• **WHAT IS ASKED**
Reproduce the section of the listing that begins at the line containing "cad_parts[member].parent = rigid_bodies[body]" and finishes at the line containing "(282.3, 12.5), (840, 12.5), (861.7, 12.5)])". Include both end lines and nothing beyond them.

• **DATA PROVIDED**
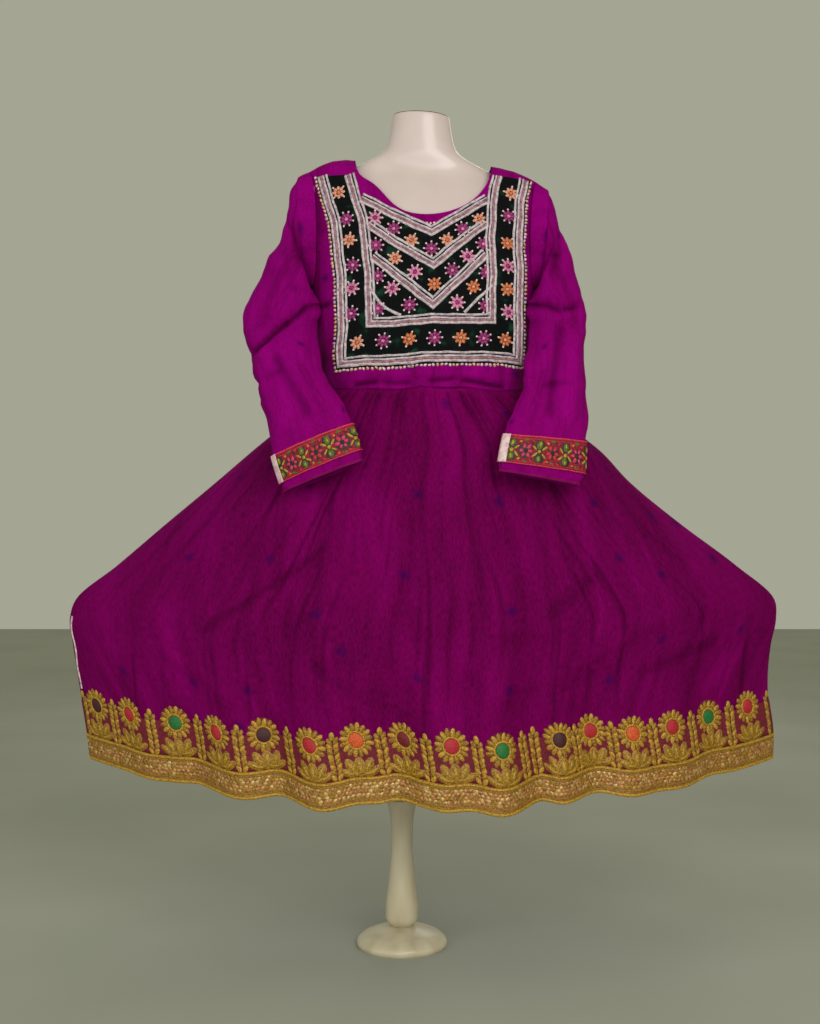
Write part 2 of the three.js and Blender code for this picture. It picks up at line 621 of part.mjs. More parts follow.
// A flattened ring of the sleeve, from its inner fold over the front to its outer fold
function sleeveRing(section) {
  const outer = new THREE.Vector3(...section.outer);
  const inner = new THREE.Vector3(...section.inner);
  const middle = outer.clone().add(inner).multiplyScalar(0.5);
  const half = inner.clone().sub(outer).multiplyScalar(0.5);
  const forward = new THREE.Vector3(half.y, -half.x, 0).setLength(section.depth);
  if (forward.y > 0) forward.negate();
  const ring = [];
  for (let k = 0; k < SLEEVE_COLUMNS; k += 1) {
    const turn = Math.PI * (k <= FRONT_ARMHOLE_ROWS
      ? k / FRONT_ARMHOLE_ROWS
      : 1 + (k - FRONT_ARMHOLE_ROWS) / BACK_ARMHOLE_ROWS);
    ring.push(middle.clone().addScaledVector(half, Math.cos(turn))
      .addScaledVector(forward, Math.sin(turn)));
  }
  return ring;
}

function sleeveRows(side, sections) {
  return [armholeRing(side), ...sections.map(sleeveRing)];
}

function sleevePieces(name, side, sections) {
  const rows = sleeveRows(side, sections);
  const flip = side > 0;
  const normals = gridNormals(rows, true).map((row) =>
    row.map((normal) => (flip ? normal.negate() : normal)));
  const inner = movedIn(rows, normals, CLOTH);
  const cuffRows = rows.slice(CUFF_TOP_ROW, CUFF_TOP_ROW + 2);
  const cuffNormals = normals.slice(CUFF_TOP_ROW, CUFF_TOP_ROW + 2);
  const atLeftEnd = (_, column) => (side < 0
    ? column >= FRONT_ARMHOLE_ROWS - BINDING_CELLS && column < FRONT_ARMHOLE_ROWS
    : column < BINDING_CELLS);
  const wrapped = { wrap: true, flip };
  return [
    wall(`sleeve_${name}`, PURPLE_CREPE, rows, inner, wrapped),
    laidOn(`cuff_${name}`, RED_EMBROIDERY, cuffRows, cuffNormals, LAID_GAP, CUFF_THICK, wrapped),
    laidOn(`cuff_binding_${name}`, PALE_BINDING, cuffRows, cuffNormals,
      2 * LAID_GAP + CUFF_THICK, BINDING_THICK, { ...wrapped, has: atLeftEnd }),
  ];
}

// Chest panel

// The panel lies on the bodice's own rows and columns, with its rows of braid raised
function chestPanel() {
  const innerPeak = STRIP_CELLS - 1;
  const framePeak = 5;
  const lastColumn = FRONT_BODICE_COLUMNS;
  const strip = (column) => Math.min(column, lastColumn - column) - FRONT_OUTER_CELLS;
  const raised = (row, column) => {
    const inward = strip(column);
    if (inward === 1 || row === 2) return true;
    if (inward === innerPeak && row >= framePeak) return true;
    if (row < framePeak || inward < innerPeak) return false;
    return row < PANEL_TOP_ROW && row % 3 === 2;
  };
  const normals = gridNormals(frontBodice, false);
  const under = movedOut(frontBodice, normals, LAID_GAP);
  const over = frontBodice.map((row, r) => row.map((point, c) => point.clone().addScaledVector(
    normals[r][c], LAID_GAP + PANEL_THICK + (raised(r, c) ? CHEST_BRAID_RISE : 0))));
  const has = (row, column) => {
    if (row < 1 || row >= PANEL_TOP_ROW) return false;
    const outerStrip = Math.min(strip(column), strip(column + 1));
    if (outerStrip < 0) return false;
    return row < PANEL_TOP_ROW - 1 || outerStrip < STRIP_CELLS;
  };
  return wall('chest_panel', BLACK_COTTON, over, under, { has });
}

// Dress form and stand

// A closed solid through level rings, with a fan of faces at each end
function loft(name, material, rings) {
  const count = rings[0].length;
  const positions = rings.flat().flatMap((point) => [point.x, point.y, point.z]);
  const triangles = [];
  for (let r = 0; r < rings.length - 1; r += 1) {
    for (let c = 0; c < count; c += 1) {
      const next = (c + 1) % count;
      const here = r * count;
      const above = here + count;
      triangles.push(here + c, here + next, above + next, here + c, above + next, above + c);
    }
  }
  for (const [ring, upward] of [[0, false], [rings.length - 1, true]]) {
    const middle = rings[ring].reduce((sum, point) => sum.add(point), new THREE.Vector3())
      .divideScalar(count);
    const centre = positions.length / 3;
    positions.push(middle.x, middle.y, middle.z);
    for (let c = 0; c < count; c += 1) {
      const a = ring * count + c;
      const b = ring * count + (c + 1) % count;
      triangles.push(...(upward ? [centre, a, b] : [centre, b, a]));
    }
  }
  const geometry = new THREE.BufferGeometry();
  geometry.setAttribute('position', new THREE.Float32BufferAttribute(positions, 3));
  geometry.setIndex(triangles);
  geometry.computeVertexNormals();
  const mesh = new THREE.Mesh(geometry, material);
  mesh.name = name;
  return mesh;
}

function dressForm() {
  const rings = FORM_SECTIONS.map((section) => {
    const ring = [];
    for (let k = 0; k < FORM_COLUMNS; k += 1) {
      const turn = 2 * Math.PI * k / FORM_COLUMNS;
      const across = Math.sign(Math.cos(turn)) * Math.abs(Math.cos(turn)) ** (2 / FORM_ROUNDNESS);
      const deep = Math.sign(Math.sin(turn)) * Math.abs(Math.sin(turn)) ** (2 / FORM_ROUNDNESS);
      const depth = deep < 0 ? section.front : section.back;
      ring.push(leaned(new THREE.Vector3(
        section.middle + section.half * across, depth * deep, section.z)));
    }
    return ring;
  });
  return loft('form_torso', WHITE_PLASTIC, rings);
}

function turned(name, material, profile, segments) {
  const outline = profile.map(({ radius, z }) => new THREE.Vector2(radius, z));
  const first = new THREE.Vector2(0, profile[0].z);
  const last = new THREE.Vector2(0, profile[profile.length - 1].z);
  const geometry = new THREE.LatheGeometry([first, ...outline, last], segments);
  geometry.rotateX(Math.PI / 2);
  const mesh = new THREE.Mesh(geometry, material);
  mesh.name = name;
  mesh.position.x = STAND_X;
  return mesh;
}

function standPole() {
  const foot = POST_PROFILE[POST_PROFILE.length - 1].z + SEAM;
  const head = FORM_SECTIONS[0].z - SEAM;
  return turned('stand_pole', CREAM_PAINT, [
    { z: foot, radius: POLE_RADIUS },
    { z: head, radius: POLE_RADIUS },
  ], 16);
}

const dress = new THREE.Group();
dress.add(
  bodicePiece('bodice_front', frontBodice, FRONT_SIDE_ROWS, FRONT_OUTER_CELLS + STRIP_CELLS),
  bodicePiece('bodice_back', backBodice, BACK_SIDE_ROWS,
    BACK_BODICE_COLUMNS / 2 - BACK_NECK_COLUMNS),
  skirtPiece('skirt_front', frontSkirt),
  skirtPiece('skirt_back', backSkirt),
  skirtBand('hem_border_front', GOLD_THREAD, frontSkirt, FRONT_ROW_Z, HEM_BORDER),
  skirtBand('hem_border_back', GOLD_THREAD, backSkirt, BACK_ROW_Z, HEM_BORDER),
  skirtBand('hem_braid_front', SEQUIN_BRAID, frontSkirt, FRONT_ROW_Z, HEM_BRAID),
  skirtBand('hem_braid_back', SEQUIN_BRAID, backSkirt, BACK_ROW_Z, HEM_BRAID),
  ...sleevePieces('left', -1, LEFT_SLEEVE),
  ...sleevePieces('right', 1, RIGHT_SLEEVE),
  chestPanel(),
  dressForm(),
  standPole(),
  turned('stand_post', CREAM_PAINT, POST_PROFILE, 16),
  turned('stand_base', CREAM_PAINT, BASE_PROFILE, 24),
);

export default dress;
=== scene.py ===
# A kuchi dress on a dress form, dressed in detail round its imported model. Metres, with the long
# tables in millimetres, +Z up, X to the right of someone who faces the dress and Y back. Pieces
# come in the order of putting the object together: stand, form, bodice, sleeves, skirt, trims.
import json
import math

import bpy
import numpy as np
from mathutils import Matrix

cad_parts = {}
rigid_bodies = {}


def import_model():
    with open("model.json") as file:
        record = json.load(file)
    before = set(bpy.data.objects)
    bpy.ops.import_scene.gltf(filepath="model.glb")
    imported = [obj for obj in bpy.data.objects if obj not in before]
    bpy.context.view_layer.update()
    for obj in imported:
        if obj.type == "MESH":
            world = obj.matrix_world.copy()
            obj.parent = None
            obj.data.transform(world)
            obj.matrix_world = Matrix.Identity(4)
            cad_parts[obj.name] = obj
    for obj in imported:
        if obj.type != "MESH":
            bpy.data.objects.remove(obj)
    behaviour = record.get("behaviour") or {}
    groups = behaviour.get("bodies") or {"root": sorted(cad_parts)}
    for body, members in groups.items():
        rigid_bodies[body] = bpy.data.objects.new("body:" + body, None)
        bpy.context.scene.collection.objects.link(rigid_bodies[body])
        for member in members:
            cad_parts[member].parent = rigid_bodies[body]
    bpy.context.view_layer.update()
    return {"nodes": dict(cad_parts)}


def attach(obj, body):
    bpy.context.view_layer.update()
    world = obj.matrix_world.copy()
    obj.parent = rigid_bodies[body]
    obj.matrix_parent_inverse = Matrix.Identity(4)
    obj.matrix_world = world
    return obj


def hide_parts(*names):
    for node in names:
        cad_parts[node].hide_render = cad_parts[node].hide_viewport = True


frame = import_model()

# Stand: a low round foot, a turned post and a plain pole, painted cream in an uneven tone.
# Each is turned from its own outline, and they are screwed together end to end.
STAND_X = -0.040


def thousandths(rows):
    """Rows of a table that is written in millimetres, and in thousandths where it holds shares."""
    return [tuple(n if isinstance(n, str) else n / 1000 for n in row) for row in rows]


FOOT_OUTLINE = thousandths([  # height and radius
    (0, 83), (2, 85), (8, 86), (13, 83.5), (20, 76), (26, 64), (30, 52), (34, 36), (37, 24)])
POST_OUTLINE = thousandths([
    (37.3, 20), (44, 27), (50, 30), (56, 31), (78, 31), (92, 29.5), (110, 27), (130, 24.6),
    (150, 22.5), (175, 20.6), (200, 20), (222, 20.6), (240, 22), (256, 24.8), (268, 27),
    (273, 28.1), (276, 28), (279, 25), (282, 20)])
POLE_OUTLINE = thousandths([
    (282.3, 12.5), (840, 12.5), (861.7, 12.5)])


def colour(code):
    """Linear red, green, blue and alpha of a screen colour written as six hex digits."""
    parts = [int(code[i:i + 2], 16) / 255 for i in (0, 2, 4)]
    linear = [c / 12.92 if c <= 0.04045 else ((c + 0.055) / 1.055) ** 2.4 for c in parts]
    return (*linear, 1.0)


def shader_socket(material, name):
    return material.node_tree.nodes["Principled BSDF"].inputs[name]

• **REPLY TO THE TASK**
            cad_parts[member].parent = rigid_bodies[body]
    bpy.context.view_layer.update()
    return {"nodes": dict(cad_parts)}


def attach(obj, body):
    bpy.context.view_layer.update()
    world = obj.matrix_world.copy()
    obj.parent = rigid_bodies[body]
    obj.matrix_parent_inverse = Matrix.Identity(4)
    obj.matrix_world = world
    return obj


def hide_parts(*names):
    for node in names:
        cad_parts[node].hide_render = cad_parts[node].hide_viewport = True


frame = import_model()

# Stand: a low round foot, a turned post and a plain pole, painted cream in an uneven tone.
# Each is turned from its own outline, and they are screwed together end to end.
STAND_X = -0.040


def thousandths(rows):
    """Rows of a table that is written in millimetres, and in thousandths where it holds shares."""
    return [tuple(n if isinstance(n, str) else n / 1000 for n in row) for row in rows]


FOOT_OUTLINE = thousandths([  # height and radius
    (0, 83), (2, 85), (8, 86), (13, 83.5), (20, 76), (26, 64), (30, 52), (34, 36), (37, 24)])
POST_OUTLINE = thousandths([
    (37.3, 20), (44, 27), (50, 30), (56, 31), (78, 31), (92, 29.5), (110, 27), (130, 24.6),
    (150, 22.5), (175, 20.6), (200, 20), (222, 20.6), (240, 22), (256, 24.8), (268, 27),
    (273, 28.1), (276, 28), (279, 25), (282, 20)])
POLE_OUTLINE = thousandths([
    (282.3, 12.5), (840, 12.5), (861.7, 12.5)])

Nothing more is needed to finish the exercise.